Meant only to signal that what happens to the bodies of Dalit and Adivasi women; to the women and little girls in the villages, bastis and slums, cannot happen to the middle-class, educated city women –that haisiyat, education, caste, social capital will cocoon us from the worst.

This illusion works only until till the woman does not call out the powers that be and does not upset the hierarchy.

This logic insists that the city women are insulated from horrors of Kunan Poshpora, Hathras, Unnao. This unspoken categorisation and hierarchy of rapes also means that the Bilkis Bano’s rapists can be feted and garlanded, and a rally in support of Asifa’s rapists can be taken out. This means that even ‘the right to protest’ against the rape in RG Kar hospital is not available to Dalit women. As demonstrated by Hirnandani Complex residents’ barring the women from the demolished Jai Bhim nagar from joining them.

The thing is everything is connected. The people who molest and assault women in the cities are the people who do it and have done it to the Dalit and minority women in villages and bastis to assert power over them.

The all-in-all in our academic institutions and organisations derive their impunity from the same political structures that flourish by using rape as a handy tool of retribution. Every time we women say, we don’t know, or don’t care about Unnao, Hathras, Kunan Poshpora, wrestler’s protest; we advocate the rapist’s logic that makes entire groups of women undeserving of empathy or even cognition as human beings.

The loss of our empathy robs them off the ability to self-assert to speak their pain. In her book ‘Why does Patriarchy persist’ feminist psychologist Carol Gilligan says, ‘Knowing and caring are essential to political resistance and specifically to resisting the gender strictures of patriarchy that separate intelligence (knowing) from emotion (caring) and render both men and women less than fully human.’

The conspiracy of gendered violence is aided by political structures that buy women’s silence and decide their humanity on the basis of their religion, caste and class. Can justice for Moumita exist in a world where the urban, upper caste, upper class women take pride in their silence on Ankita, Asifa, Bilkis?

The universe that denies the claims to justice of the othered will time and again keep exploding in our sweet, self-denying faces – all blood, gore and horrific detail – where in utter despair we will have to explain the need for justice by the numbering of wounds, listing their weight and depth, as if the extent of dismemberment would prove deservingness. That because ‘this happened’ to someone who was ‘right caste-class-everything’ the right to reparation is undeniable.

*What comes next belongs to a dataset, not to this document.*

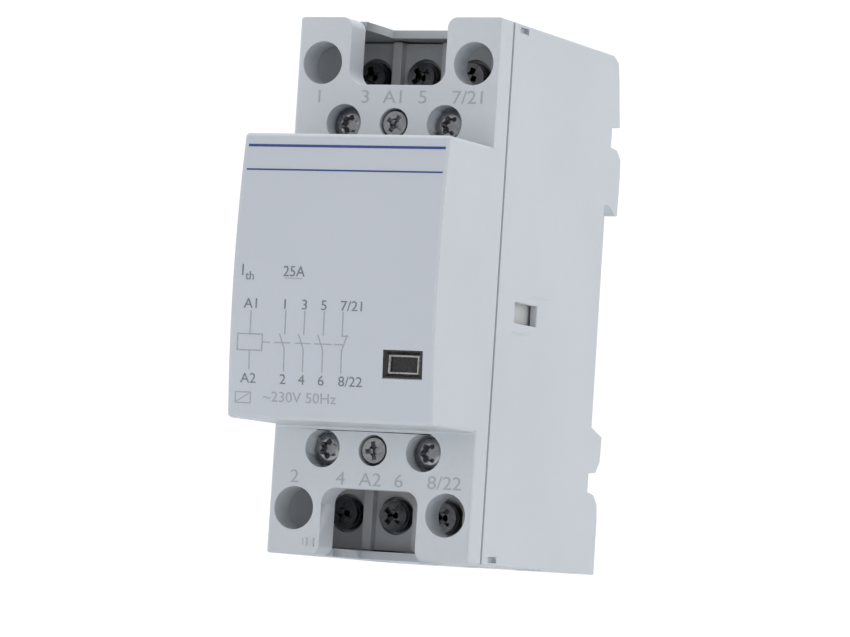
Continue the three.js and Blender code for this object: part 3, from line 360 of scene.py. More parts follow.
def merged_copy(node):
    """A CAD node's shape in millimetres, with its triangles joined into flat faces."""
    shape = bmesh.new()
    shape.from_mesh(frame["nodes"][node].data)
    bmesh.ops.transform(shape, matrix=TO_MILLIMETRES, verts=shape.verts)
    bmesh.ops.remove_doubles(shape, verts=shape.verts, dist=MERGE_REACH)
    bmesh.ops.dissolve_limit(shape, angle_limit=FLAT_ENOUGH, verts=shape.verts, edges=shape.edges)
    return shape


SHARP = math.radians(32)
FLAT_SHADED = math.radians(35)
ROOM = 1.3  # length of the shortest neighbour, in widths of the rounding


def roomy(edge, width):
    """True if the edges that meet this one are long enough to be rounded beside it."""
    for vert in edge.verts:
        for other in vert.link_edges:
            if other is not edge and other.calc_length() < ROOM * width:
                return False
    return True


def soften(shape, width, segments=2, chosen=None):
    """Rounds the sharp edges whose ends pass the test and that have room for it."""
    sharp = [
        edge
        for edge in shape.edges
        if len(edge.link_faces) == 2
        and edge.calc_face_angle(0) > SHARP
        and (chosen is None or chosen(*(v.co for v in edge.verts)))
        and roomy(edge, width)
    ]
    if sharp:
        bmesh.ops.bevel(
            shape,
            geom=sharp,
            offset=width,
            offset_type="OFFSET",
            segments=segments,
            profile=0.5,
            affect="EDGES",
            clamp_overlap=True,
            loop_slide=True,
        )


def mesh_of(shape, name):
    """Ends a shape's editing and gives its mesh."""
    mesh = bpy.data.meshes.new(name)
    shape.to_mesh(mesh)
    shape.free()
    return mesh


def smooth_mesh(shape, name):
    """A finished mesh: flat faces stay flat and rounded edges shade smoothly."""
    for face in shape.faces:
        face.smooth = True
    mesh = mesh_of(shape, name)
    mesh.set_sharp_from_angle(angle=FLAT_SHADED)
    return evaluated(mesh, name, weigh_normals)


def weigh_normals(holder):
    """Weighs normals by face area, so that a rounded edge doesn't shade the flats beside it."""
    modifier = holder.modifiers.new("weigh", "WEIGHTED_NORMAL")
    modifier.weight = 100
    modifier.keep_sharp = True


def evaluated(mesh, name, step):
    """The mesh after the modifier that a step adds to its holder."""
    holder = bpy.data.objects.new(name + "_holder", mesh)
    bpy.context.scene.collection.objects.link(holder)
    step(holder)
    return taken_from(holder, name)


def taken_from(holder, name):
    """The finished mesh of an object, which is then removed."""
    graph = bpy.context.evaluated_depsgraph_get()
    mesh = bpy.data.meshes.new_from_object(holder.evaluated_get(graph))
    bpy.data.objects.remove(holder)
    mesh.name = name
    return mesh


def standing_for(node, shape, suffix="_moulding"):
    """A finished shape that takes the place of a CAD node."""
    name = node + suffix
    slot = SLOT_OF[node]
    piece(name, smooth_mesh(shape, name), [FINISH_OF_SLOT[slot]], body_of(node), [node])


def softened_node(node, width):
    """A CAD node with rounded edges."""
    shape = merged_copy(node)
    soften(shape, width)
    standing_for(node, shape)


for node_name, cad_node in frame["nodes"].items():
    cad_node.data.materials.clear()
    cad_node.data.materials.append(FINISH_OF_SLOT[SLOT_OF[node_name]])


def near(value, target, reach=0.03):
    """True for two places that are the same but for rounding."""
    return abs(value - target) < reach


def on_outside(a, b):
    """True for an edge that lies on two outer faces of the case or of its raised middle."""
    shared = 0
    for plane in (
        lambda p: near(abs(p.x), HALF_WIDTH),
        lambda p: near(abs(p.z), HALF_HEIGHT),
        lambda p: near(abs(p.z), NOSE_HALF_HEIGHT) and p.y < SHOULDER_Y + 0.1,
        lambda p: near(p.y, NOSE_Y - bow(p.z)) and abs(p.z) < NOSE_HALF_HEIGHT + 0.1,
        lambda p: near(p.y, SHOULDER_Y),
    ):
        shared += plane(a) and plane(b)
    return shared >= 2


# ---- Shapes made by rule ----

ORDER = Vector((1.0, 31.7, 977.3))  # uneven weights, so that no two places rank the same


def put_in_order(shape):
    """Ranks points, edges and faces by place, so that merging gives the same mesh each time."""
    shape.verts.sort(key=lambda vert: ORDER.dot(vert.co))
    shape.edges.sort(key=lambda edge: ORDER.dot(edge.verts[0].co + edge.verts[1].co))
    shape.faces.sort(key=lambda face: ORDER.dot(face.calc_center_bounds()))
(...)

Actually, we don’t want justice for her.

We only want a resumption of our normalcy, where we can silently deny casual everyday assaults and participate in the conspiracy that rapes don’t happen to women like us.

That when ‘others’ are raped, it’s because of their religion, caste and class. Not rape really, but politics. And that the mindset of treating women as fair game is not a universal cancer but a small excisable tumour, we can stay safe from, if only rapists are hung to death at once.

Varsha Tiwary is a Delhi based writer and translator. She has recently published 1990, Aramganj a translation of the best-selling Hindi novel Rambhakt Rangbaz.